Start Source material

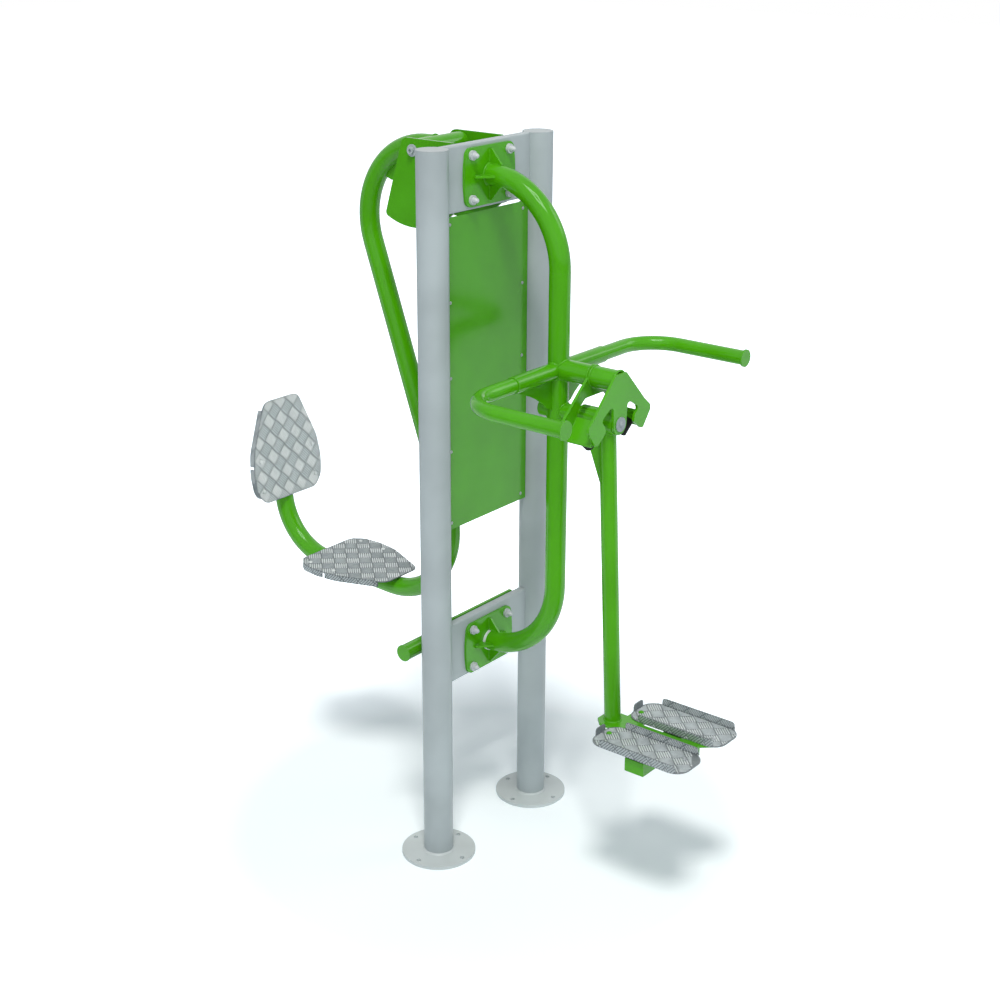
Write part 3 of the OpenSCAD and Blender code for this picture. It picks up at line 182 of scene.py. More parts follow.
def makePowderGroup():
    # fine orange peel of baked powder, and slow changes of tone and gloss
    group, given, out = newGroup("powderCoat", [("Colour", "NodeSocketColor", (0.1, 0.1, 0.1, 1)),
                                                ("Edge", "NodeSocketFloat", 0.0),
                                                ("Thin Edge", "NodeSocketFloat", 0.25),
                                                ("Gloss", "NodeSocketFloat", 0.35)],
                                 [("Colour", "NodeSocketColor"), ("Roughness", "NodeSocketFloat"),
                                  ("Height", "NodeSocketFloat")])
    grain = powderGrain
    place = addNode(group, "ShaderNodeTexCoord").outputs["Object"]
    slow = noiseNode(group, place, *grain["slow"])
    darker = shiftColour(group, given["Colour"], 1, grain["darker"])
    lighter = shiftColour(group, given["Colour"], 1, grain["lighter"])
    colour = mixColour(group, rangeNode(group, slow, *grain["slowSpan"]), darker, lighter)
    pale = shiftColour(group, colour, **grain["thinCoat"])
    thin = mathNode(group, "MULTIPLY", given["Edge"], given["Thin Edge"], True)
    rough = mathNode(group, "ADD", given["Gloss"], rangeNode(group, slow, *grain["glossDrift"]))
    fleck = rangeNode(group, noiseNode(group, place, *grain["fleck"]), *grain["glossFleck"])
    feed(group, out["Colour"], mixColour(group, thin, colour, pale))
    feed(group, out["Roughness"], mathNode(group, "ADD", rough, fleck, True))
    feed(group, out["Height"], noiseNode(group, place, *grain["peel"]))
    return group


dustPatches = {"noise": (28, 4, 0.6), "span": (0.38, 0.68), "facingUp": (0.55, 0.98), "matt": 0.35}


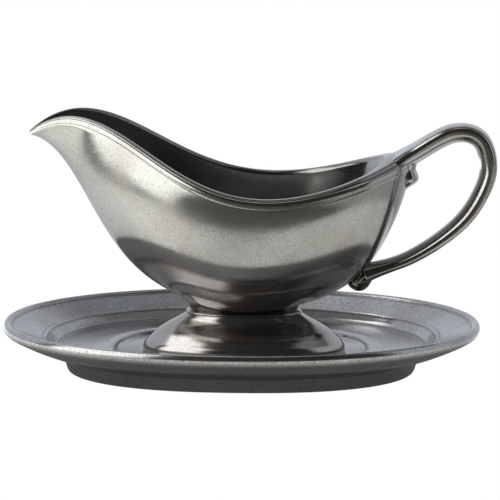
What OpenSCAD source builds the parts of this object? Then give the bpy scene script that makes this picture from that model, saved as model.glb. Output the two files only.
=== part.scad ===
// Gravy boat on its oval tray, in glazed metallic stoneware.
// Lengths in millimetres. X runs along the boat with the spout at -X and the
// handle at +X, Z is up, and the tray stands on Z = 0.

/* [Tray] */

// Length of the tray over its lip
tray_len = 242.6; // [225:0.2:260]
// Width of the tray as a share of its length
tray_ratio = 0.71; // [0.62:0.01:0.85]
// Height of the crest of the tray's lip
tray_h = 23.6; // [22:0.2:28]
// Height of the well floor that the foot stands on
well_z = 8.3; // [6.5:0.1:10]
// Half length of the tray's own foot ring
ring_r = 89.6; // [80:0.2:96]

/* [Bowl] */

// Height of the waist, where the bowl ends and the foot starts
neck_z = 30; // [29:0.5:34]
// Half length and half breadth of the waist
neck = [27.4, 13]; // [11:0.1:30]
// Half length of the rim's main oval
rim_a = 75.5; // [72:0.5:79]
// Half breadth of the rim's main oval
rim_b = 39.4; // [34:0.1:46]
// How far the spout runs out past the main oval
spout_out = 34.5; // [20:0.5:45]
// Rise of the rim to the spout above the middle of the boat
spout_rise = 72.3; // [50:0.1:85]
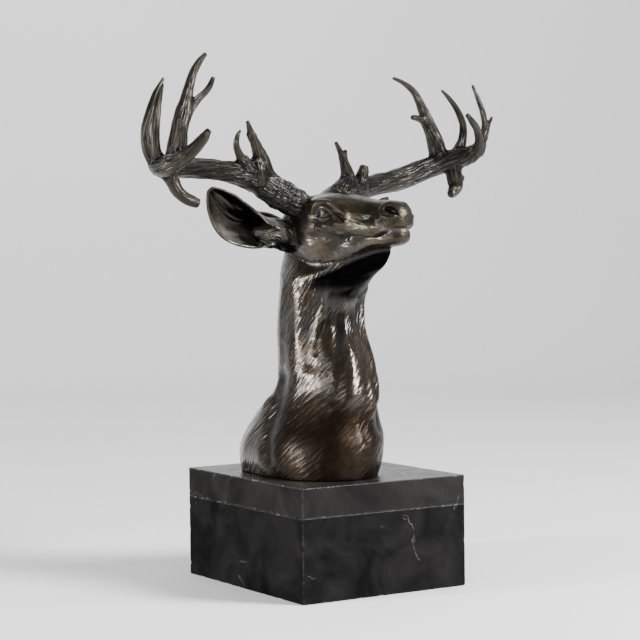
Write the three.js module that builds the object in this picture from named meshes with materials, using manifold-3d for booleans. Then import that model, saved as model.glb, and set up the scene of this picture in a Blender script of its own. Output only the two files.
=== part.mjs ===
// A bronze bust of a whitetail stag with many-pointed antlers, on a black marble plinth.
// Millimetres, +Z up, the plinth's front towards -Y, and the origin at the middle of its underside.
import * as THREE from "three";
import { mergeVertices } from "three/addons/utils/BufferGeometryUtils.js";
import Module from "manifold-3d";

const wasm = await Module();
wasm.setup();

// Driving dimensions
const PLINTH_WIDTH = 170;
const PLINTH_DEPTH = 205;
const BLOCK_HEIGHT = 74;
const SLAB_HEIGHT = 26;
const BUST_HEIGHT = 375; // from the slab to the tallest tine's tip
const HEAD_TURN = 14; // degrees that the head looks round to the stag's left
const CHEST_TURN = -10; // and the chest, away from it
const EAR_WALL = 3.2;
const EYE_RADIUS = 6.5;
const EYE_PLACE = [29.8, 25, 234.3]; // ahead, to the side and up
const EYELID_RADIUS = 1.5;
const NOSTRIL_DEPTH = 5;

// The tables below draw the stag at DRAWN_HEIGHT, in millimetres above the slab. All of its form keeps
// its share of BUST_HEIGHT.
const DRAWN_HEIGHT = 375;
const GROWTH = BUST_HEIGHT / DRAWN_HEIGHT;

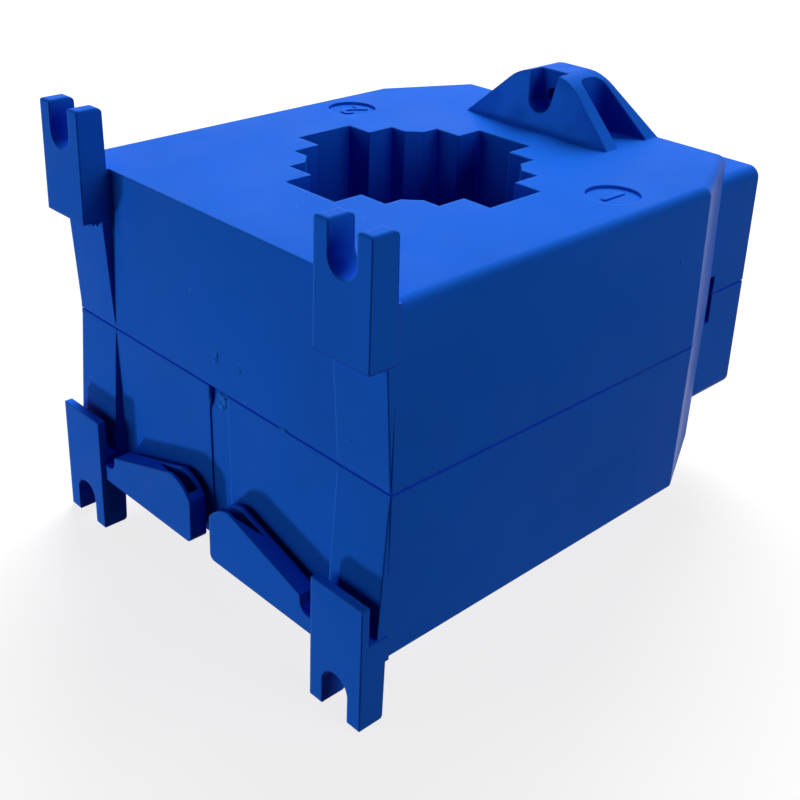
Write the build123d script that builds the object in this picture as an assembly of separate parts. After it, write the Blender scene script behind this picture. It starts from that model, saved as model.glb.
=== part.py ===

End Source material

## [What is needed]
Return each line of the records above exactly as it reads.

## [Answer in full]
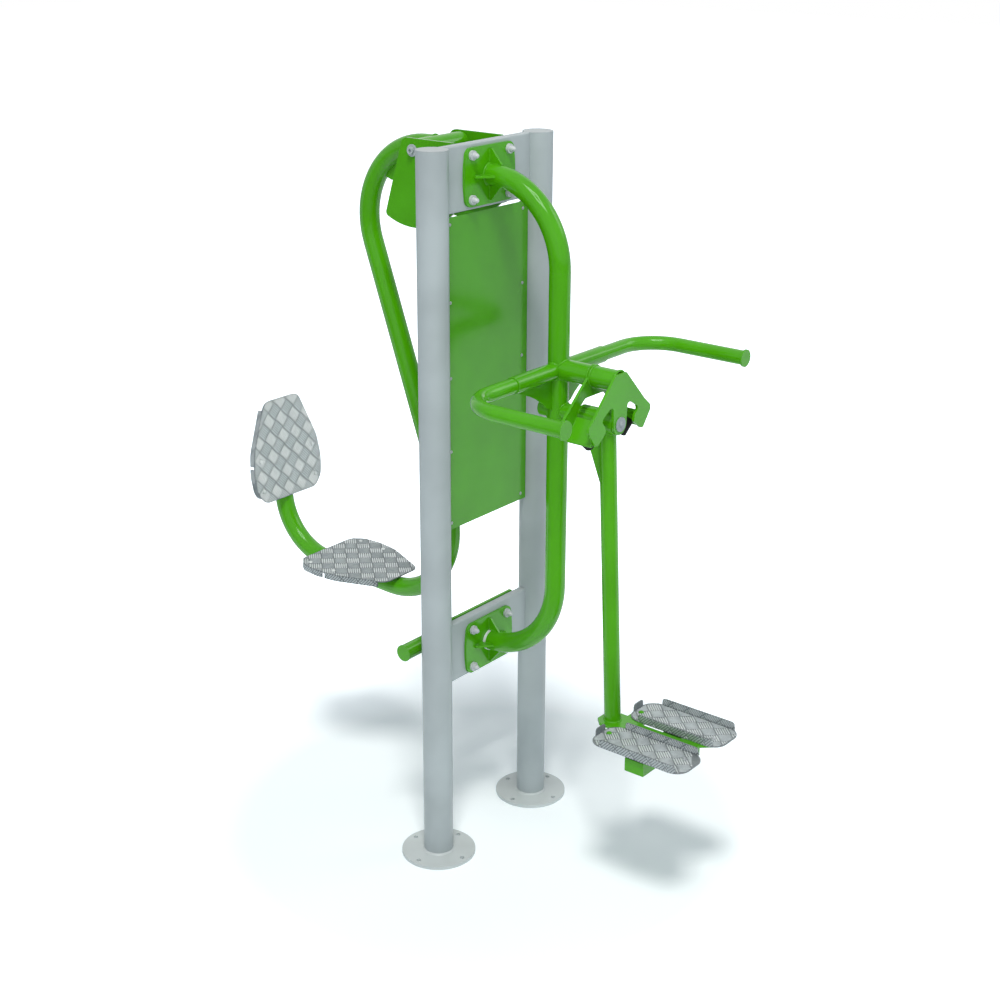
Write part 3 of the OpenSCAD and Blender code for this picture. It picks up at line 182 of scene.py. More parts follow.
def makePowderGroup():
    # fine orange peel of baked powder, and slow changes of tone and gloss
    group, given, out = newGroup("powderCoat", [("Colour", "NodeSocketColor", (0.1, 0.1, 0.1, 1)),
                                                ("Edge", "NodeSocketFloat", 0.0),
                                                ("Thin Edge", "NodeSocketFloat", 0.25),
                                                ("Gloss", "NodeSocketFloat", 0.35)],
                                 [("Colour", "NodeSocketColor"), ("Roughness", "NodeSocketFloat"),
                                  ("Height", "NodeSocketFloat")])
    grain = powderGrain
    place = addNode(group, "ShaderNodeTexCoord").outputs["Object"]
    slow = noiseNode(group, place, *grain["slow"])
    darker = shiftColour(group, given["Colour"], 1, grain["darker"])
    lighter = shiftColour(group, given["Colour"], 1, grain["lighter"])
    colour = mixColour(group, rangeNode(group, slow, *grain["slowSpan"]), darker, lighter)
    pale = shiftColour(group, colour, **grain["thinCoat"])
    thin = mathNode(group, "MULTIPLY", given["Edge"], given["Thin Edge"], True)
    rough = mathNode(group, "ADD", given["Gloss"], rangeNode(group, slow, *grain["glossDrift"]))
    fleck = rangeNode(group, noiseNode(group, place, *grain["fleck"]), *grain["glossFleck"])
    feed(group, out["Colour"], mixColour(group, thin, colour, pale))
    feed(group, out["Roughness"], mathNode(group, "ADD", rough, fleck, True))
    feed(group, out["Height"], noiseNode(group, place, *grain["peel"]))
    return group


dustPatches = {"noise": (28, 4, 0.6), "span": (0.38, 0.68), "facingUp": (0.55, 0.98), "matt": 0.35}


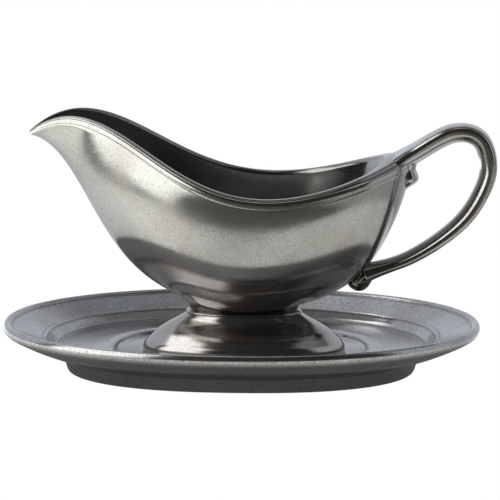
What OpenSCAD source builds the parts of this object? Then give the bpy scene script that makes this picture from that model, saved as model.glb. Output the two files only.
=== part.scad ===
// Gravy boat on its oval tray, in glazed metallic stoneware.
// Lengths in millimetres. X runs along the boat with the spout at -X and the
// handle at +X, Z is up, and the tray stands on Z = 0.

/* [Tray] */

// Length of the tray over its lip
tray_len = 242.6; // [225:0.2:260]
// Width of the tray as a share of its length
tray_ratio = 0.71; // [0.62:0.01:0.85]
// Height of the crest of the tray's lip
tray_h = 23.6; // [22:0.2:28]
// Height of the well floor that the foot stands on
well_z = 8.3; // [6.5:0.1:10]
// Half length of the tray's own foot ring
ring_r = 89.6; // [80:0.2:96]

/* [Bowl] */

// Height of the waist, where the bowl ends and the foot starts
neck_z = 30; // [29:0.5:34]
// Half length and half breadth of the waist
neck = [27.4, 13]; // [11:0.1:30]
// Half length of the rim's main oval
rim_a = 75.5; // [72:0.5:79]
// Half breadth of the rim's main oval
rim_b = 39.4; // [34:0.1:46]
// How far the spout runs out past the main oval
spout_out = 34.5; // [20:0.5:45]
// Rise of the rim to the spout above the middle of the boat
spout_rise = 72.3; // [50:0.1:85]
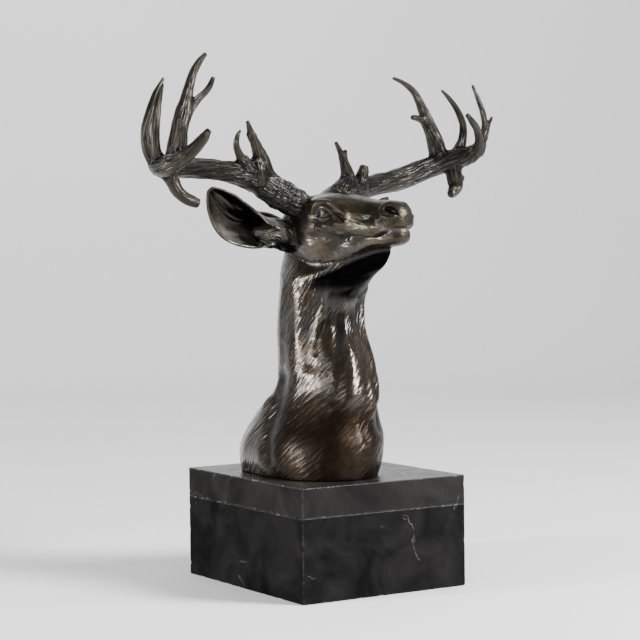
Write the three.js module that builds the object in this picture from named meshes with materials, using manifold-3d for booleans. Then import that model, saved as model.glb, and set up the scene of this picture in a Blender script of its own. Output only the two files.
=== part.mjs ===
// A bronze bust of a whitetail stag with many-pointed antlers, on a black marble plinth.
// Millimetres, +Z up, the plinth's front towards -Y, and the origin at the middle of its underside.
import * as THREE from "three";
import { mergeVertices } from "three/addons/utils/BufferGeometryUtils.js";
import Module from "manifold-3d";

const wasm = await Module();
wasm.setup();

// Driving dimensions
const PLINTH_WIDTH = 170;
const PLINTH_DEPTH = 205;
const BLOCK_HEIGHT = 74;
const SLAB_HEIGHT = 26;
const BUST_HEIGHT = 375; // from the slab to the tallest tine's tip
const HEAD_TURN = 14; // degrees that the head looks round to the stag's left
const CHEST_TURN = -10; // and the chest, away from it
const EAR_WALL = 3.2;
const EYE_RADIUS = 6.5;
const EYE_PLACE = [29.8, 25, 234.3]; // ahead, to the side and up
const EYELID_RADIUS = 1.5;
const NOSTRIL_DEPTH = 5;

// The tables below draw the stag at DRAWN_HEIGHT, in millimetres above the slab. All of its form keeps
// its share of BUST_HEIGHT.
const DRAWN_HEIGHT = 375;
const GROWTH = BUST_HEIGHT / DRAWN_HEIGHT;

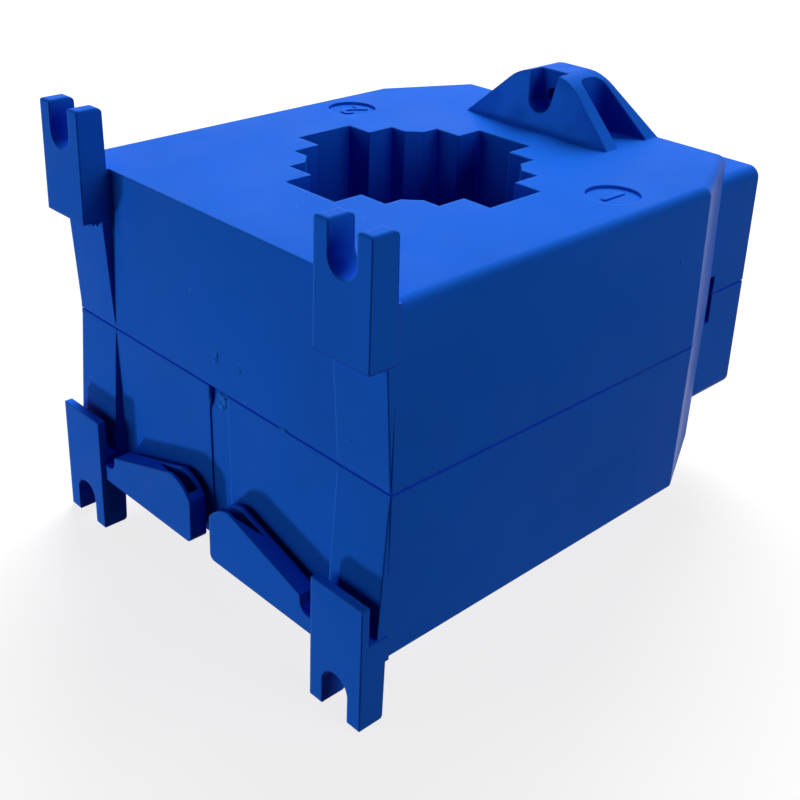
Write the build123d script that builds the object in this picture as an assembly of separate parts. After it, write the Blender scene script behind this picture. It starts from that model, saved as model.glb.
=== part.py ===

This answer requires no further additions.